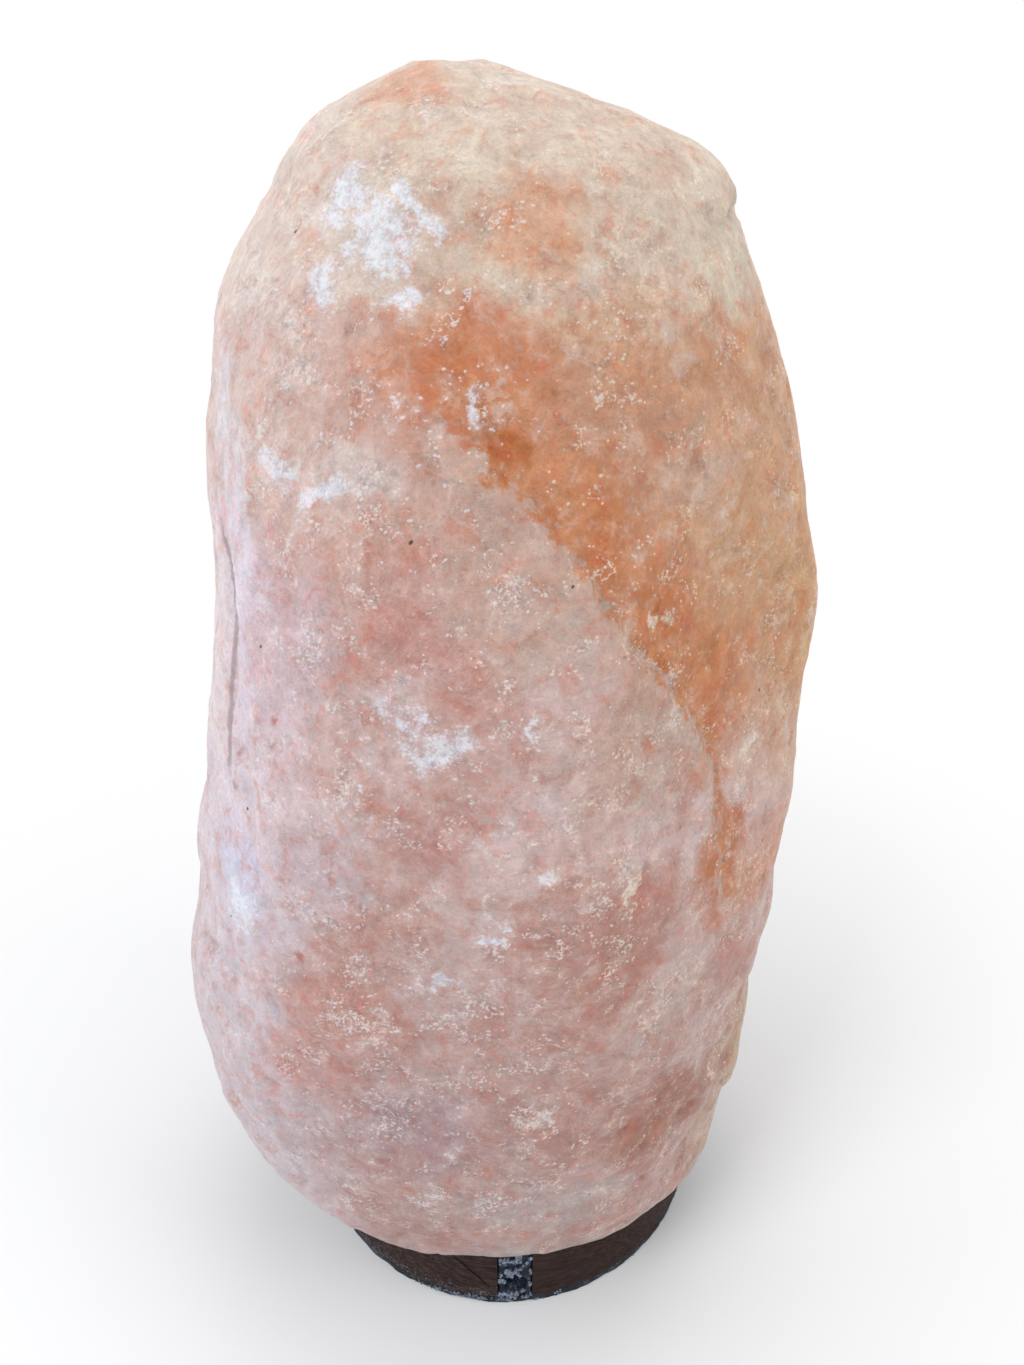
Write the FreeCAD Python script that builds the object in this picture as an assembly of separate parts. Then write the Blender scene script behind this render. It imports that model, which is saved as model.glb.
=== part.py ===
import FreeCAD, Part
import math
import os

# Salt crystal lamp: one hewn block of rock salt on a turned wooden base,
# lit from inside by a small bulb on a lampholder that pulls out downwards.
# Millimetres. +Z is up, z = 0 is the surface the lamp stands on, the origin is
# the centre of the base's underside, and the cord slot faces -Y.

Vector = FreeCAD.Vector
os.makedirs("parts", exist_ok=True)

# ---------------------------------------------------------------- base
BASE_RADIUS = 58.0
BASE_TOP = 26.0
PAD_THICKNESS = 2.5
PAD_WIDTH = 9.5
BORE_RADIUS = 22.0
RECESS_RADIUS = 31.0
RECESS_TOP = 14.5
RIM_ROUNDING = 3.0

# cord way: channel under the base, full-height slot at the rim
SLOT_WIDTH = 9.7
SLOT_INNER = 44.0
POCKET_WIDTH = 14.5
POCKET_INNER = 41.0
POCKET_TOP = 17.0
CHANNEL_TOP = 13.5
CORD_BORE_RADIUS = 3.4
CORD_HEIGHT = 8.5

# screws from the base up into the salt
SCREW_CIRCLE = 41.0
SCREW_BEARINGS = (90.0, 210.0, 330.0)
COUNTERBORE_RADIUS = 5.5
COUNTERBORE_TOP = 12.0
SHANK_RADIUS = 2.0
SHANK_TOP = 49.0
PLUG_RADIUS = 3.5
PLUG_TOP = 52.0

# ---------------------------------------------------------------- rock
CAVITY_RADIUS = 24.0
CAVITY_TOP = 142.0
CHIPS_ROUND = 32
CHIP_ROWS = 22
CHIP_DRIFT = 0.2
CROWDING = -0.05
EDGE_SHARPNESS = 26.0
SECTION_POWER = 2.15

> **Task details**
Quote the material exactly, leaving nothing out.

> **Written answer**
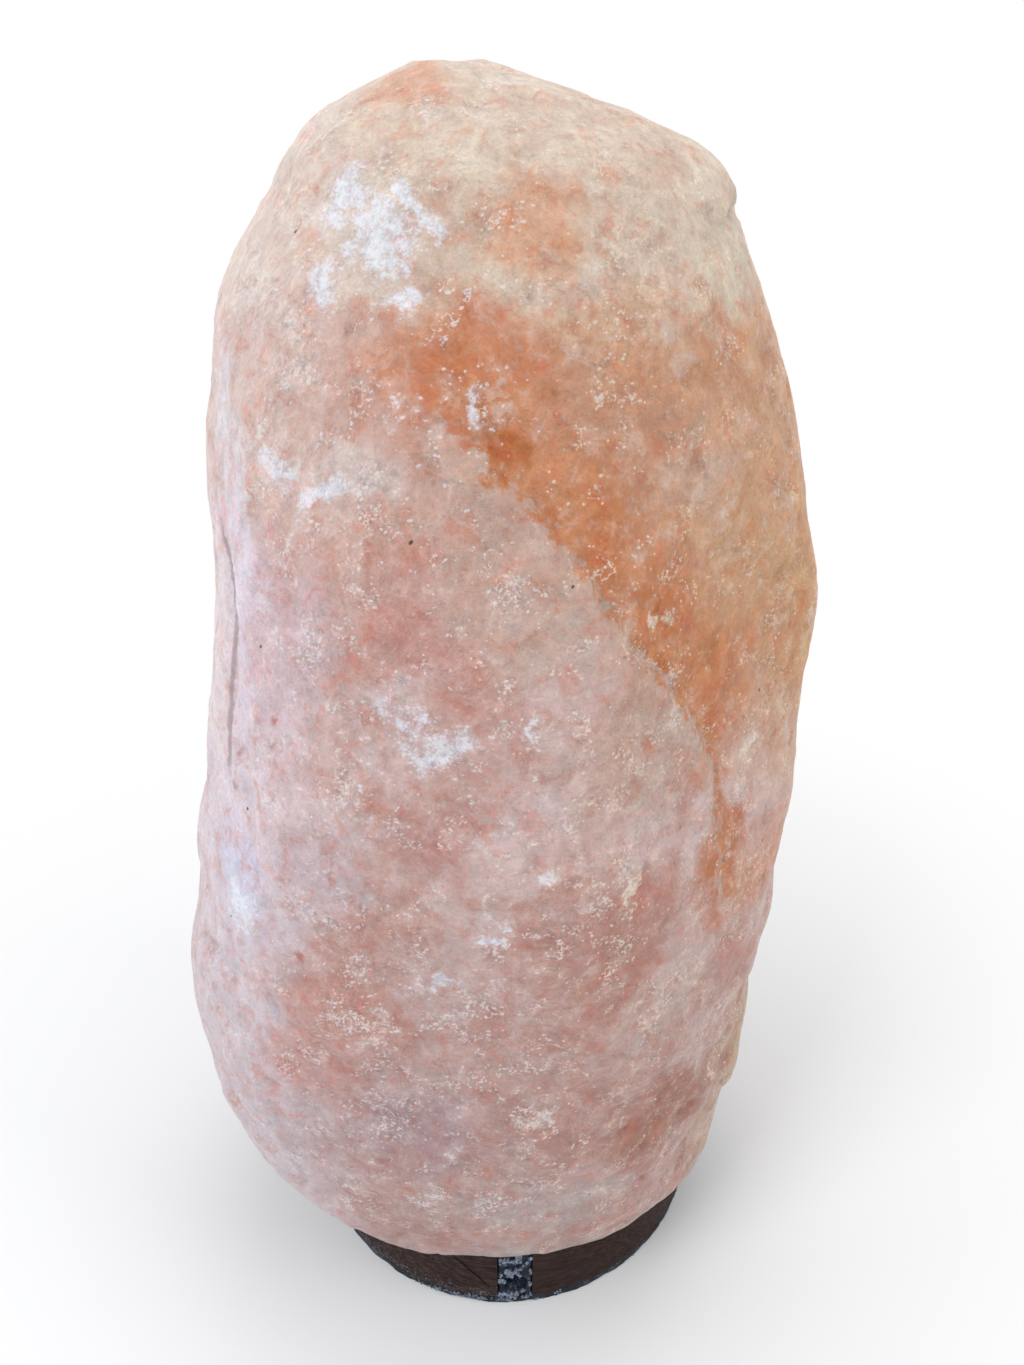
Write the FreeCAD Python script that builds the object in this picture as an assembly of separate parts. Then write the Blender scene script behind this render. It imports that model, which is saved as model.glb.
=== part.py ===
import FreeCAD, Part
import math
import os

# Salt crystal lamp: one hewn block of rock salt on a turned wooden base,
# lit from inside by a small bulb on a lampholder that pulls out downwards.
# Millimetres. +Z is up, z = 0 is the surface the lamp stands on, the origin is
# the centre of the base's underside, and the cord slot faces -Y.

Vector = FreeCAD.Vector
os.makedirs("parts", exist_ok=True)

# ---------------------------------------------------------------- base
BASE_RADIUS = 58.0
BASE_TOP = 26.0
PAD_THICKNESS = 2.5
PAD_WIDTH = 9.5
BORE_RADIUS = 22.0
RECESS_RADIUS = 31.0
RECESS_TOP = 14.5
RIM_ROUNDING = 3.0

# cord way: channel under the base, full-height slot at the rim
SLOT_WIDTH = 9.7
SLOT_INNER = 44.0
POCKET_WIDTH = 14.5
POCKET_INNER = 41.0
POCKET_TOP = 17.0
CHANNEL_TOP = 13.5
CORD_BORE_RADIUS = 3.4
CORD_HEIGHT = 8.5

# screws from the base up into the salt
SCREW_CIRCLE = 41.0
SCREW_BEARINGS = (90.0, 210.0, 330.0)
COUNTERBORE_RADIUS = 5.5
COUNTERBORE_TOP = 12.0
SHANK_RADIUS = 2.0
SHANK_TOP = 49.0
PLUG_RADIUS = 3.5
PLUG_TOP = 52.0

# ---------------------------------------------------------------- rock
CAVITY_RADIUS = 24.0
CAVITY_TOP = 142.0
CHIPS_ROUND = 32
CHIP_ROWS = 22
CHIP_DRIFT = 0.2
CROWDING = -0.05
EDGE_SHARPNESS = 26.0
SECTION_POWER = 2.15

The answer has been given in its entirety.